The evening takes the form of a courtroom drama in which a black man, Ragamuffin, is on trial for crimes against the African people. The evidence against him is the Broadwater Farm uprisings and the slave rebellions of the late 18th century that saw the establishment of the first black republic of Haiti in 1804. The audience is cast in the role of the jury, and must decide whether Ragamuffin is guilty of causing the criminalisation of black youth or whether his actions and attitudes are justified by the centuries of oppression and prejudice he has endured.
This is a history lesson dressed up as a party, with ragga, hip-hop and sampling as the prosecution and defence state their cases. Meanwhile, events in 18th-century Haiti are mingled with more recent history, such as the deaths of Cynthia Jarrett, Stephen Lawrence and Damilola Taylor.
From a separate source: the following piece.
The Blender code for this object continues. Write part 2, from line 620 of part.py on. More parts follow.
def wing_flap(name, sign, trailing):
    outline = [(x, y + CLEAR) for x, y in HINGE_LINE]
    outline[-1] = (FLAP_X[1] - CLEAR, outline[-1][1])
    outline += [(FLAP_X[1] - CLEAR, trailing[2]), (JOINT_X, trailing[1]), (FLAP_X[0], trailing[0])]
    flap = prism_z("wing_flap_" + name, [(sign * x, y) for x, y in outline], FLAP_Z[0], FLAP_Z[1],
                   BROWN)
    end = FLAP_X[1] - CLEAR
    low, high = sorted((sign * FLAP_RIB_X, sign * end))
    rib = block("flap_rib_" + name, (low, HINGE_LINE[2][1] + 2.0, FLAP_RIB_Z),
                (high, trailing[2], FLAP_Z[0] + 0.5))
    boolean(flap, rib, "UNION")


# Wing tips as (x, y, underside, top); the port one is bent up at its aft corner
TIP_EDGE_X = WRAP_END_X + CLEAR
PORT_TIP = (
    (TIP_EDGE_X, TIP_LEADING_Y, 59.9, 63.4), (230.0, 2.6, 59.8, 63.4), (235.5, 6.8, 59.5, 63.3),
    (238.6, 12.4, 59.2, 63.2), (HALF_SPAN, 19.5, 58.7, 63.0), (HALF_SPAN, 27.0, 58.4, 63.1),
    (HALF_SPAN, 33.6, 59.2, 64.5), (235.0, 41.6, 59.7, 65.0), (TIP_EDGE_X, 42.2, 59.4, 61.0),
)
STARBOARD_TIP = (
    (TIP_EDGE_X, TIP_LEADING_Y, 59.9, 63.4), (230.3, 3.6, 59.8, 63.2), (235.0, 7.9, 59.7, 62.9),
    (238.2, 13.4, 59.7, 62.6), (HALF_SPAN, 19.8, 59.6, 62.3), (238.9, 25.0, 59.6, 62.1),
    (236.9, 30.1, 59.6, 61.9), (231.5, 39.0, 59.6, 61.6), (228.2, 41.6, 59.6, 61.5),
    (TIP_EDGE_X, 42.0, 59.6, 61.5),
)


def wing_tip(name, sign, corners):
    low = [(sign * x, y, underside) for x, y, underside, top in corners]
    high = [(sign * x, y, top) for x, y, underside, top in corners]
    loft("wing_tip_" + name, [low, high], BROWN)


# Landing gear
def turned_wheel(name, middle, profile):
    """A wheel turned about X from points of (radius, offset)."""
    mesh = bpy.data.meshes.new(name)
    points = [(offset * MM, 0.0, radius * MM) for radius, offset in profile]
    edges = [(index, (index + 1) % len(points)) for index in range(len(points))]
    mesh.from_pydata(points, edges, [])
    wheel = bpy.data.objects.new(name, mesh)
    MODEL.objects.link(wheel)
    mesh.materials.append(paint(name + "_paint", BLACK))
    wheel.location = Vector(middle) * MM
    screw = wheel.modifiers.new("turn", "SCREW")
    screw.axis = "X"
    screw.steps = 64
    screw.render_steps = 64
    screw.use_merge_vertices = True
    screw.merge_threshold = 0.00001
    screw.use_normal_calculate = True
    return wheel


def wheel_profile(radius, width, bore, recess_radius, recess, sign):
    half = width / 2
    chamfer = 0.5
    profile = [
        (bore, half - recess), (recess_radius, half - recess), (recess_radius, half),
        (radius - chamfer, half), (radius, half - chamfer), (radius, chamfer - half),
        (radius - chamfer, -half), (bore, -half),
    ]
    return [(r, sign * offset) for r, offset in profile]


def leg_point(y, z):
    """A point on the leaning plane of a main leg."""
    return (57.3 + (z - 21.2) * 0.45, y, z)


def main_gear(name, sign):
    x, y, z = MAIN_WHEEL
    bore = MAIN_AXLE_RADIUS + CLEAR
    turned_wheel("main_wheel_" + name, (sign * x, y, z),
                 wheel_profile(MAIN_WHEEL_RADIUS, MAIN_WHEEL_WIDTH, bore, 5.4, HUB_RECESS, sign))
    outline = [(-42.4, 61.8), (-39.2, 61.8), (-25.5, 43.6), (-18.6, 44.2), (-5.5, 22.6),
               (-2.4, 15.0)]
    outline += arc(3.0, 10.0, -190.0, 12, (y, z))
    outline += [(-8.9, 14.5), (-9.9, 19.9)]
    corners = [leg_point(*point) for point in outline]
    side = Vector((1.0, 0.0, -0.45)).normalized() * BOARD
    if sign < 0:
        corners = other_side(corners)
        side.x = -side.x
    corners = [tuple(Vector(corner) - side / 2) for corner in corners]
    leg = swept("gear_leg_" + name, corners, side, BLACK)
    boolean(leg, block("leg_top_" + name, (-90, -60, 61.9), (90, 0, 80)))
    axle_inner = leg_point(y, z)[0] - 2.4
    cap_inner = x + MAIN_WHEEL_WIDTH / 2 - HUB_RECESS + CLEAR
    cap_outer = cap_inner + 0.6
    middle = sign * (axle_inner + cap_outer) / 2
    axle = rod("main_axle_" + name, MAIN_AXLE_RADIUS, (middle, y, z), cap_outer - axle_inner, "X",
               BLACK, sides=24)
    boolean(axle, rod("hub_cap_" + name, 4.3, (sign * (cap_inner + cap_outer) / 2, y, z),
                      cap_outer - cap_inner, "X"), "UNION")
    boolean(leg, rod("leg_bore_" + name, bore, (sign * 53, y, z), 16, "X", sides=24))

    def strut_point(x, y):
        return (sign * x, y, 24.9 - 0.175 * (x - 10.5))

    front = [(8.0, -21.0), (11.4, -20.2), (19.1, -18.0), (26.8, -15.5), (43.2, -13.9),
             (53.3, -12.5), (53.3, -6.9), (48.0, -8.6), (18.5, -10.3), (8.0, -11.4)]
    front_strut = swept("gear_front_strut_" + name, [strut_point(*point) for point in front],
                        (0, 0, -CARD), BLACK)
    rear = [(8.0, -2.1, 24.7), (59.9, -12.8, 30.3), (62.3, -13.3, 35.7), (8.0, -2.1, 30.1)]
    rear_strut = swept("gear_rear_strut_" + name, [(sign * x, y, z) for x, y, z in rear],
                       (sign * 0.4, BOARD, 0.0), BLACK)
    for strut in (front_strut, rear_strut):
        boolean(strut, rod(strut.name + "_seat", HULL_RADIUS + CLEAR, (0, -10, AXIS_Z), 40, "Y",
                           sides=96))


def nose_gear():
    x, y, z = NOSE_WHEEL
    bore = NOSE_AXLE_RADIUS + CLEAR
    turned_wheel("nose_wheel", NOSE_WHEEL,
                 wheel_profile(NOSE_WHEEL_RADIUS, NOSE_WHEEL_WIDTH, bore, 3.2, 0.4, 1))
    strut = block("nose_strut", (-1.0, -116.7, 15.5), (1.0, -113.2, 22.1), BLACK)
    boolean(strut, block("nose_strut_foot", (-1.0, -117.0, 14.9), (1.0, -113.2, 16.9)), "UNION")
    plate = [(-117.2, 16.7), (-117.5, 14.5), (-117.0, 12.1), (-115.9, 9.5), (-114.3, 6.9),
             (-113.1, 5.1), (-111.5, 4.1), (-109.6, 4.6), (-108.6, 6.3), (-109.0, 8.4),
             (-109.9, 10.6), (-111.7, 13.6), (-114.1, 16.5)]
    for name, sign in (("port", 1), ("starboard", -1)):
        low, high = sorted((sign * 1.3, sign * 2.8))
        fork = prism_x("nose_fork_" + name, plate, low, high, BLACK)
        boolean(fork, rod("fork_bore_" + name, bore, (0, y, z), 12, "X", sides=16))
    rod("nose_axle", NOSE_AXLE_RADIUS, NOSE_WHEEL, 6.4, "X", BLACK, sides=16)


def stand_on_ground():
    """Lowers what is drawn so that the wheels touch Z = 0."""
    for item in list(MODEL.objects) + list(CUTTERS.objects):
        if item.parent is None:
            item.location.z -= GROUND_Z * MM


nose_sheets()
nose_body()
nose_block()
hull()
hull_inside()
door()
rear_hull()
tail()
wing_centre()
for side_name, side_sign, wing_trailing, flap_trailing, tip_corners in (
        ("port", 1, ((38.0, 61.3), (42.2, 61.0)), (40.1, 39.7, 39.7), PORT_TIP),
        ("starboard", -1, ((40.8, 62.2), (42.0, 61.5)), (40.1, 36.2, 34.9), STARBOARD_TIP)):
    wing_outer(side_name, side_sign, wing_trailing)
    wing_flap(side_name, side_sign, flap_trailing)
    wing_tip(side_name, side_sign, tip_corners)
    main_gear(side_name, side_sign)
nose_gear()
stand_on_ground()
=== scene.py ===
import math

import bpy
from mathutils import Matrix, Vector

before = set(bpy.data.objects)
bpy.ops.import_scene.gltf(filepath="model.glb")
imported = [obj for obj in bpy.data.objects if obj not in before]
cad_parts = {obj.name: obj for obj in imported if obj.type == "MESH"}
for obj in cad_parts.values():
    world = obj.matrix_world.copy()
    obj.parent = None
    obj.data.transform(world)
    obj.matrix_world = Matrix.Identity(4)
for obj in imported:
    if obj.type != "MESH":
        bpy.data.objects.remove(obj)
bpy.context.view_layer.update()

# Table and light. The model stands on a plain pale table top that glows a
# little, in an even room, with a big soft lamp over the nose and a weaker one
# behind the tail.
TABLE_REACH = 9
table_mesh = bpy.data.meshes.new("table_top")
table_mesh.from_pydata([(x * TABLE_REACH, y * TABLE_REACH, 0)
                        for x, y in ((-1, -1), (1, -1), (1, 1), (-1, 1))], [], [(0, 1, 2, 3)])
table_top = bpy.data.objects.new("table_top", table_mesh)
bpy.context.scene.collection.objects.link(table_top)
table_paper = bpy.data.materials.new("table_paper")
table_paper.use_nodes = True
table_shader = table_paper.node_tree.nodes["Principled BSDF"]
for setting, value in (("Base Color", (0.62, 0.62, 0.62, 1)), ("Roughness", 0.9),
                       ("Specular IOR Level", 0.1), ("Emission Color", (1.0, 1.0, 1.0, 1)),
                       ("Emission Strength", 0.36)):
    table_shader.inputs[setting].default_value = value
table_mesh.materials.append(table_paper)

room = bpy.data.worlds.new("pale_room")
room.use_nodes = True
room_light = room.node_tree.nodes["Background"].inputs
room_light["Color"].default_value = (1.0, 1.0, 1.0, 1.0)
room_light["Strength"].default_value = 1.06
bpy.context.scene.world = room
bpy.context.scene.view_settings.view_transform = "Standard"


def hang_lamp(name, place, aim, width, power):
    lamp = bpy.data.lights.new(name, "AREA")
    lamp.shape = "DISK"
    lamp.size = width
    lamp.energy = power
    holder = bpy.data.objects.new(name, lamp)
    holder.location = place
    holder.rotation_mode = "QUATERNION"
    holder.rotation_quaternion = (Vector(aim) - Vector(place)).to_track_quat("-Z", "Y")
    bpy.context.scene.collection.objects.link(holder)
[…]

Film is integrated with the live action very effectively, so that the burning rage of the night of October 6 1985, when the Broadwater Farm estate erupted following the death of Jarrett during a police search of her home, is well conveyed.
Far less effective are the Haitian scenes. which have a touch of Blackadder about them. But then this is very much an evening of contrasts: when it is good it is very good, and when it is bad it is truly terrible. Sometimes it is even incomprehensible. I have seldom sat through a piece of theatre that I have enjoyed so much one minute and hated so much the next, that has seemed so tedious and then such fun.
My head says that what this show needs is a director other than the author to really knock it into shape and knock off at least an hour. My heart says that would probably completely destroy it, so you just have to accept Ragamuffin for the very rough diamond it is.